The tradition may be changing, but the joy of the occasion endures. Weddings are typically multi-day affairs, with events like the mehndi (henna ceremony) and nikah (Islamic wedding contract) drawing large crowds of family and friends.
Bright colours, matching clothes, and elaborate gold jewellery are common, symbolising prosperity and happiness. Wedding feasts feature an array of dishes—biryani, kebabs, mithai (sweets).
The evolution of arranged marriages within Tower Hamlet’s Bengali community reflects a broader trend of balancing tradition with modern values. While the foundation of arranged marriages—family involvement and cultural heritage—remains intact, younger generations are increasingly prioritising personal choice, emotional connection, and digital matchmaking.
Changes in gender roles, education, and immigration policies have also shaped new expectations around marriage.

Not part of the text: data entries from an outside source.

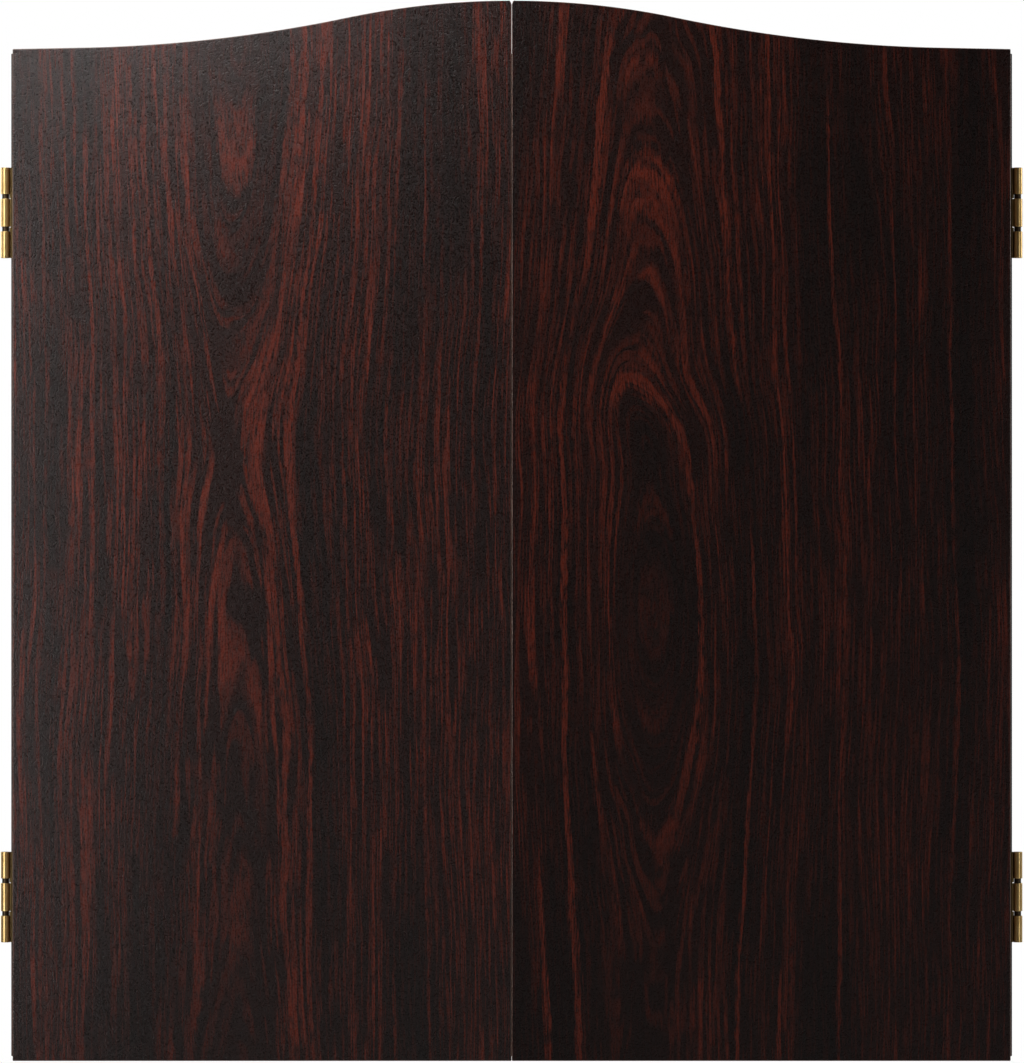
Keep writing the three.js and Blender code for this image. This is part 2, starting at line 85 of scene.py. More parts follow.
def make_world():
    """A white backdrop. The light that falls on the object is dim from the front and bright from behind.
    Each glow is the backdrop's strength in front and behind."""
    world = bpy.data.worlds.new("studio")
    world.use_nodes = True
    tree = world.node_tree
    tree.nodes.clear()
    path = tree.nodes.new("ShaderNodeLightPath")
    output = tree.nodes.new("ShaderNodeOutputWorld")
    place = tree.nodes.new("ShaderNodeTexCoord")
    split = tree.nodes.new("ShaderNodeSeparateXYZ")
    tree.links.new(place.outputs["Generated"], split.inputs[0])

    def background(front, back):
        shade = tree.nodes.new("ShaderNodeBackground")
        shade.inputs["Color"].default_value = (1.0, 1.0, 1.0, 1.0)
        step = tree.nodes.new("ShaderNodeMapRange")
        step.inputs["From Min"].default_value = -0.05
        step.inputs["From Max"].default_value = 0.45
        step.inputs["To Min"].default_value = front
        step.inputs["To Max"].default_value = back
        tree.links.new(split.outputs["Y"], step.inputs["Value"])
        tree.links.new(step.outputs["Result"], shade.inputs["Strength"])
        return shade

    def choose(test, otherwise, chosen):
        mix = tree.nodes.new("ShaderNodeMixShader")
        tree.links.new(path.outputs[test], mix.inputs[0])
        tree.links.new(otherwise.outputs[0], mix.inputs[1])
        tree.links.new(chosen.outputs[0], mix.inputs[2])
        return mix

    lit = choose("Is Glossy Ray", background(*DIFFUSE_GLOW), background(*GLOSSY_GLOW))
    shown = choose("Is Camera Ray", lit, background(*SHOWN_GLOW))
    tree.links.new(shown.outputs[0], output.inputs["Surface"])
    bpy.context.scene.world = world


def softbox(name, position, aim, width, height, power):
    """A flat area light that faces a point."""
    data = bpy.data.lights.new(name, "AREA")
    data.shape = "RECTANGLE"
    data.size = width
    data.size_y = height
    data.energy = power
    light = bpy.data.objects.new(name, data)
    light.location = position
    light.rotation_euler = (Vector(aim) - Vector(position)).to_track_quat("-Z", "Y").to_euler()
    bpy.context.scene.collection.objects.link(light)


def make_lights():
    """Two soft lights in front on the left, a strip on the right for the brass, and fill from the sides and
    the top."""
    softbox("key", (-0.24, -0.35, 0.485), (0.0, 0.0, 0.05), 0.20, 0.20, 1.55)
    softbox("left_strip", (-0.475, -0.40, 0.10), (0.0, 0.0, 0.05), 0.15, 0.78, 1.6)
    softbox("right_strip", (1.85, -1.80, 0.0), (0.0, 0.0, 0.0), 0.50, 1.6, 5.0)
    softbox("left_side", (-2.4, 0.5, 0.5), (0.0, 0.0, 0.0), 0.9, 0.9, 10.0)
    softbox("right_side", (2.4, 0.5, 0.5), (0.0, 0.0, 0.0), 0.9, 0.9, 8.0)
    softbox("top", (0.0, 0.6, 2.4), (0.0, 0.0, 0.2), 1.0, 1.0, 8.0)


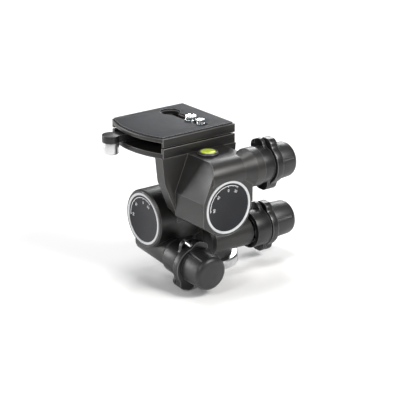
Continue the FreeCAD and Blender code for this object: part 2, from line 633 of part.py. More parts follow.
def tilt_housing():
    place, side = DRIVES["tilt"][:2]
    height = "tilt_axis_height"
    inner_face = "joint_face - joint_gap"
    body = rod("tilt_body", "x", "casing_radius", "dial_face", inner_face, "0", height)
    end = round_edge("x", value("dial_face"), value("casing_radius"))
    body = soften("tilt_body_edge", body, "casing_edge", end, "Chamfer")
    outside, bore = barrel("tilt_barrel", side, "barrel_front")
    outside = soften("tilt_barrel_edge", outside, "barrel_edge", round_rim, "Chamfer")
    eye = rod("tilt_eye", "y", "lug_radius", "lug_front", "lug_back", "roll_axis_x", "roll_axis_height")
    foot = prism("tilt_lug", "xz", [
        ("roll_axis_x - lug_foot_half", height), ("roll_axis_x + lug_foot_half - 5", height),
        ("roll_axis_x + lug_radius", "roll_axis_height"), ("roll_axis_x - lug_radius", "roll_axis_height"),
    ], "lug_front", "lug_back")
    cavity = rod("tilt_cavity", "x", "wheel_cavity", "dial_face", "dial_face + cavity_depth", "0", height)
    shaft_bore = rod("tilt_shaft_bore", "x", "shaft_radius + bush_wall", "dial_face", inner_face, "0", height)
    roll_seat = rod("tilt_roll_seat", "y", "shaft_radius", "lug_front", "lug_back", "roll_axis_x",
                    "roll_axis_height")
    swing = rod("tilt_lug_clear", "x", "casing_radius + free_gap", inner_face, "lug_radius", "0", height)
    lug = cut("tilt_lug_trimmed", join("tilt_lug_whole", eye, foot), swing)
    whole = join("tilt_whole", body, lug, in_frame("tilt_barrel_set", place, outside))
    keep("tilt_housing", cut("tilt_housing_piece", whole, cavity, shaft_bore, roll_seat,
                             in_frame("tilt_bore_set", place, bore)))
    outer, inner = "shaft_radius + bush_wall", "shaft_radius + running_gap"
    first = "dial_face + cavity_depth"
    keep("tilt_bushes", group("tilt_bush_pair", *[
        ring("tilt_bush%d" % i, "x", outer, inner, start, start + " + bush_length", "0", height)
        for i, start in enumerate((first, inner_face + " - bush_length"))]))


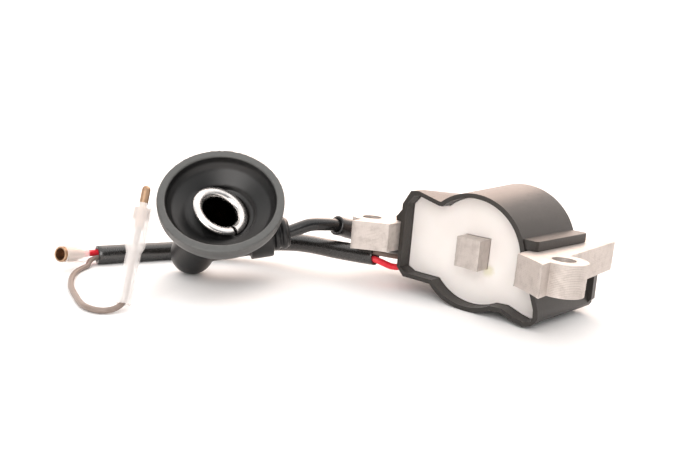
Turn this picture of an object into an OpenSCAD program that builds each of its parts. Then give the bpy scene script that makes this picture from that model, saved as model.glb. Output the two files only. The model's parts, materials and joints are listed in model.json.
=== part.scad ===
// Small engine ignition module: E core, potted coil case, high tension lead with a cupped
// plug boot, and a sleeved pair of wires that end in bullet terminals.
// Frame: +Z up along the mounting holes, -Y towards the flywheel, origin midway between
// the two mounting holes on the lower face of the core.

/* [Core] */
// Height of the lamination stack
core_h = 10; // [8:0.5:14]
// Distance between the two mounting holes
hole_gap = 72; // [70:1:76]
// Radius of a mounting hole
hole_r = 3.5; // [2.5:0.25:4]
// Outer radius of a mounting ear
ear_r = 7; // [6:0.25:8]
// Distance from the middle to the inner side of an outer leg
leg_in = 24; // [24:0.5:26]
// Distance from the middle to the outer side of an outer leg
leg_out = 35; // [34:0.5:36]
// Width of the centre leg
tooth_w = 9; // [8:0.5:10]
// Radius of the flywheel that the pole faces are cut to
flywheel_r = 56; // [50:1:64]
// Depth of the core from the centre pole face to the back of the yoke
core_back = 46; // [44:1:50]
// Width of the yoke at the back
yoke_w = 9; // [7:0.5:10]

/* [Case] */
// Sideways place of the coil and the centre leg
coil_x = 4.3; // [3:0.1:4.5]
// Outer radius of the round coil housing
case_r = 19.5; // [18:0.5:19.5]
// Wall of the moulded case
wall = 1.5; // [1.2:0.1:2]
// Depth of the case from its open rim to its back
case_d = 36; // [32:1:36]
// Depth of the potting face behind the centre pole face
pot_y = 6; // [4:0.5:8]

/* [High tension lead] */
// Diameter of the lead
lead_d = 4.8; // [4:0.1:5]
// Radius of the rubber grommet at the case
grommet_r = 3.8; // [3.5:0.1:4]

/* [Boot] */
// Outer radius of the cup's rim
cup_r = 20.5; // [18:0.5:21]
// Thickness of the cup's rim
rim_t = 2.6; // [2:0.1:3]
// Radius of the boot's stem
stem_r = 7.6; // [7.4:0.1:7.6]
// Radius of the plug ferrule's bore
ferrule_r = 6.1; // [5.8:0.1:6.2]

/* [Wires] */
// Outer diameter of the black sleeve
sleeve_d = 6.8; // [6.4:0.1:7]
// Diameter of the red wire
red_d = 2.4; // [1.8:0.1:2.4]
// Diameter of the grey wire
grey_d = 1.8; // [1.6:0.1:2]

/* [Hidden] */
$fn = 64;
mid_z = core_h / 2;
gap = 0.05;
ear_x = hole_gap / 2;

// ---- shared shapes ----

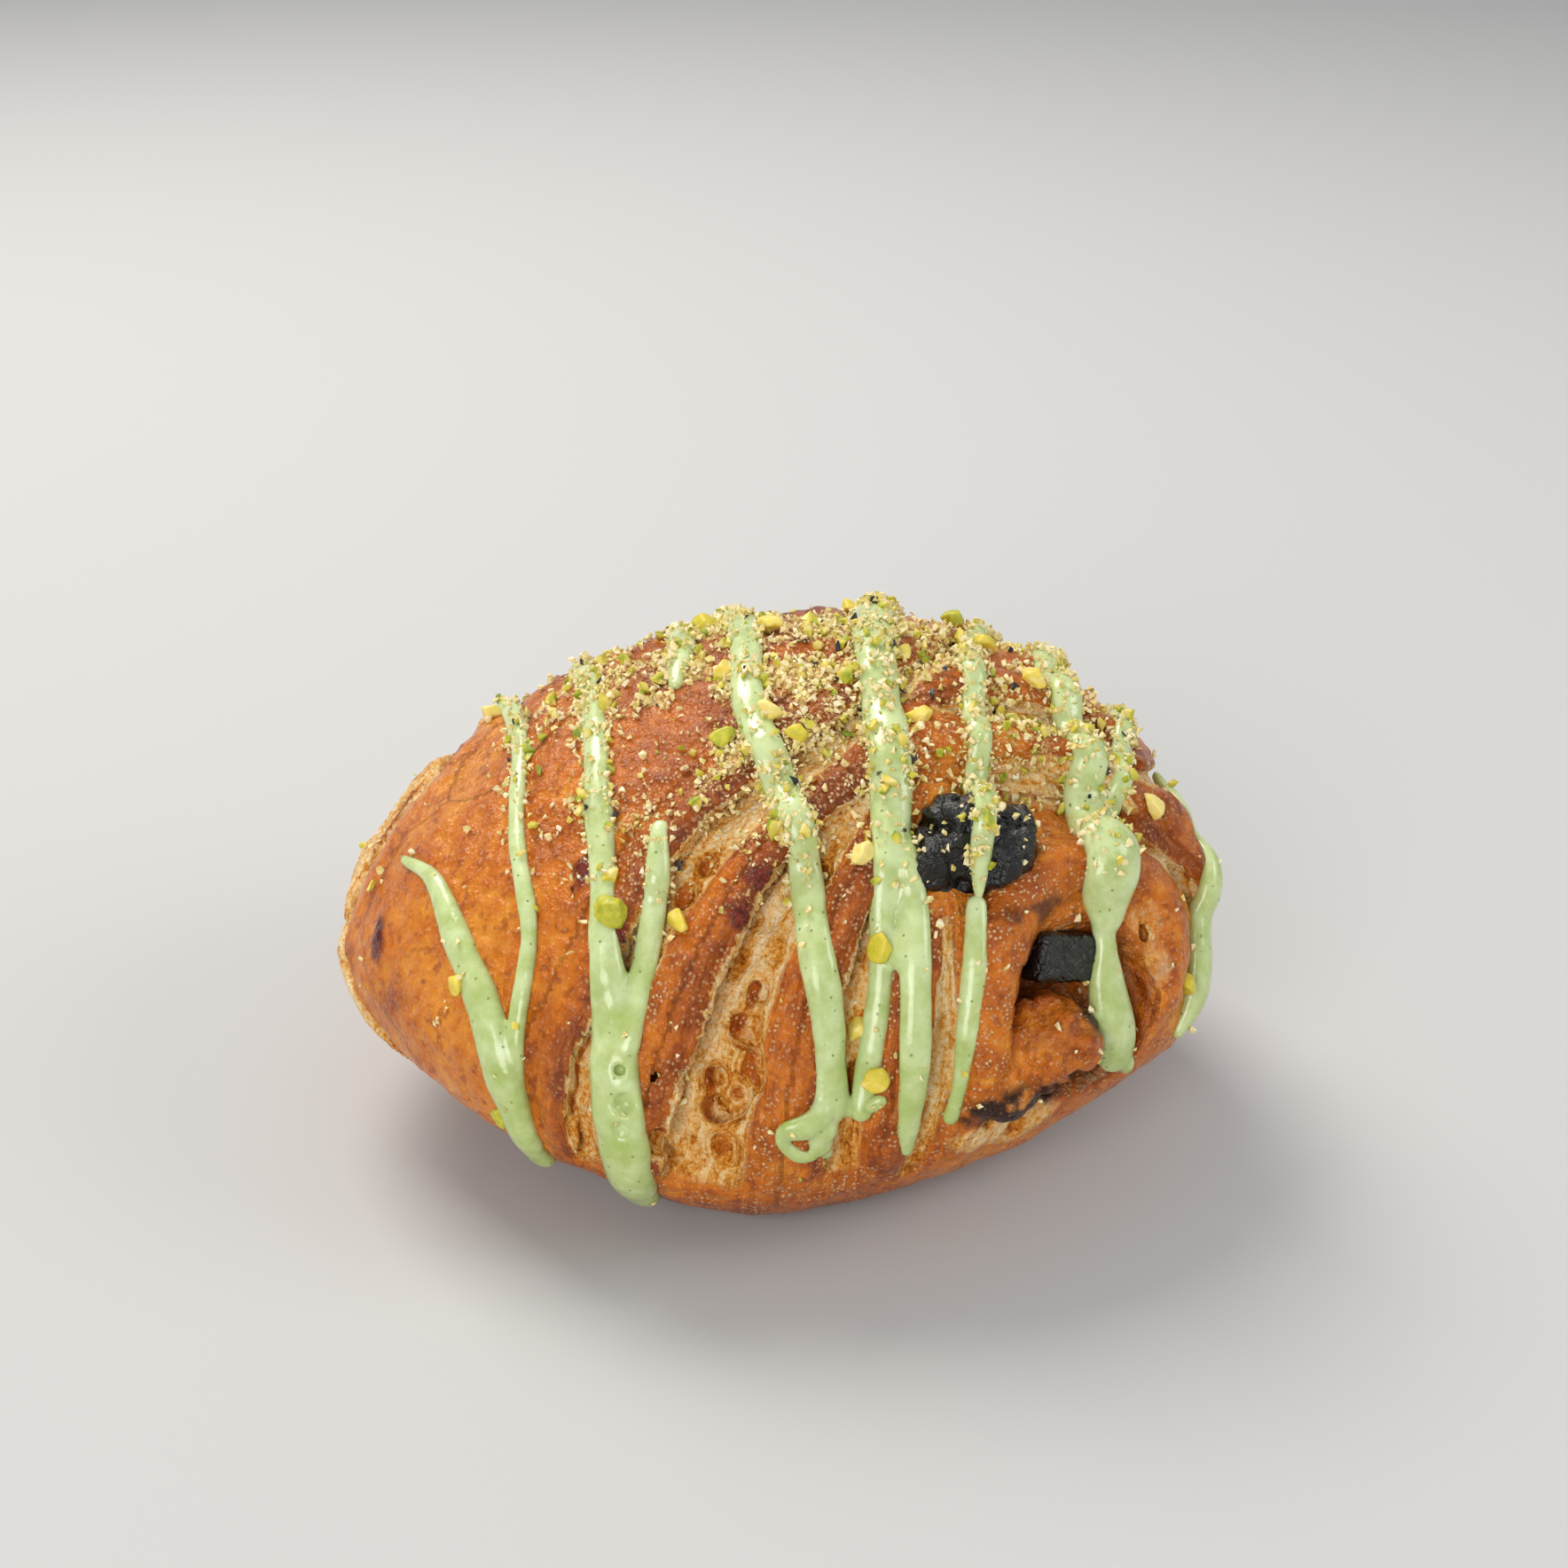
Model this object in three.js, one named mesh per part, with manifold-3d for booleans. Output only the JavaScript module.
// Pain au chocolat with a pistachio finish: one baked roll of laminated dough, scored across its
// crown, with two chocolate batons inside, glaze poured over it in strands, and chopped nibs.
// X runs along the roll, Y across it and Z up; the roll stands on its flat base at z = 0.
import * as THREE from "three";
import { mergeVertices } from "three/addons/utils/BufferGeometryUtils.js";
import Module from "manifold-3d";

const wasm = await Module();
wasm.setup();

// Driving dimensions in millimetres.
const HALF_LENGTH = 51.5;
const HALF_WIDTH = 39;
const WAIST_HEIGHT = 21; // where the roll is widest
const CROWN_RISE = 36; // crown above the waist
const BELLY_DEPTH = 24; // how far the underside would reach if no tray had flattened it
const CROWN_LEAN = 4; // the crown leans back by this much
const LOWER_LENGTH = 66;
const UPPER_LENGTH = 60;
const BATON_WIDTH = 10;
const BATON_THICKNESS = 5.5;
const BATON_TWIST = THREE.MathUtils.degToRad(20); // the batons turned this far as the dough was rolled
const FIT_GAP = 0.35; // clearance between pieces that touch
const GLAZE_RIM = 0.25; // thickness of a strand at its edges
const DOUGH_DETAIL = 15; // subdivisions of each face of the icosahedron that the dough starts from

const COLOUR = { crust: 0xc47832, chocolate: 0x1c1614, glaze: 0xaac878, pistachio: 0xc9c25a };
const HEART = new THREE.Vector3(0, 0, 24); // every point of the crust is in sight of this one

const point = (x, y, z) => new THREE.Vector3(x, y, z);
const clamp01 = (value) => THREE.MathUtils.clamp(value, 0, 1);
const bell = (value) => Math.exp(-value * value);

// ---- solids -------------------------------------------------------------------------------

function toSolid(geometry) {
  const bare = geometry.clone();
  bare.deleteAttribute("normal");
  bare.deleteAttribute("uv");
  const merged = mergeVertices(bare, 1e-4);
  const vertProperties = new Float32Array(merged.attributes.position.array);
  const triVerts = new Uint32Array(merged.index.array);
  return new wasm.Manifold(new wasm.Mesh({ numProp: 3, vertProperties, triVerts }));
}

function toGeometry(solid) {
  const mesh = solid.getMesh();
  const geometry = new THREE.BufferGeometry();
  geometry.setAttribute("position", new THREE.BufferAttribute(new Float32Array(mesh.vertProperties), 3));
  geometry.setIndex(new THREE.BufferAttribute(new Uint32Array(mesh.triVerts), 1));
  return geometry;
}

function largestPart(solid) {
  return solid.decompose().sort((a, b) => b.volume() - a.volume())[0];
}

// ---- the roll of dough --------------------------------------------------------------------

// Below zero inside the plain loaf, above zero outside it.
function loafValue(p) {
  const along = p.x / HALF_LENGTH;
  const rise = p.z - WAIST_HEIGHT;
  const y = p.y - CROWN_LEAN * clamp01(rise / 33);
  const frontBulge = y < 0 ? 3 * bell((p.x + 14) / 18) * clamp01(1 - rise / 25) : 0;
  const radius = Math.hypot(along, y / (HALF_WIDTH + frontBulge));
  if (rise > 0) {
    const height = CROWN_RISE * (1 + 0.13 * along - 0.02 * along * along);
    const power = 1.95 + 0.35 * Math.min(along, 0);
    return (radius ** power + (rise / height) ** power) ** (1 / power) - 1;
  }
  const depth = BELLY_DEPTH * (1 - 0.55 * clamp01(Math.abs(along + 0.02)) ** 2);
  return (radius ** 2.6 + (-rise / depth) ** 2.6) ** (1 / 2.6) - 1;
}

// The point of the loaf's skin that lies in the direction of p, raised by lift.
function onLoaf(p, lift) {
  const direction = p.clone().sub(HEART).normalize();
  let inner = 0;
  let outer = 90;
  for (let step = 0; step < 26; step++) {
    const middle = (inner + outer) / 2;
    if (loafValue(direction.clone().multiplyScalar(middle).add(HEART)) < 0) {
      inner = middle;
    } else {
      outer = middle;
    }
  }
  return direction.multiplyScalar(inner + lift).add(HEART);
}

function distanceToPath(p, path) {
  const segment = new THREE.Line3();
  const nearest = new THREE.Vector3();
  let least = Infinity;
  for (let i = 1; i < path.length; i++) {
    segment.set(path[i - 1], path[i]).closestPointToPoint(p, true, nearest);
    least = Math.min(least, nearest.distanceTo(p));
  }
  return least;
}

// A smooth line over the skin of the loaf, close to the given stops.
function skinLine(...stops) {
  const curve = new THREE.CatmullRomCurve3(stops.map(([x, y, z]) => point(x, y, z)), false, "centripetal");
  return curve.getPoints(stops.length * 3).map((p) => onLoaf(p, 0));
}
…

Yet, despite these shifts, the core of Bengali wedding traditions—celebrating family, community, and culture—continues to resonate, preserving the heart of this deeply rooted practice in a rapidly changing world.
As Bengali novelist Sarat Chandra Chattopadhyay put it, ‘In every ceremony, the heart of the tradition speaks louder than any words.’ Despite the evolving nature of these traditions, the essence of the ceremonies remains profoundly resonant.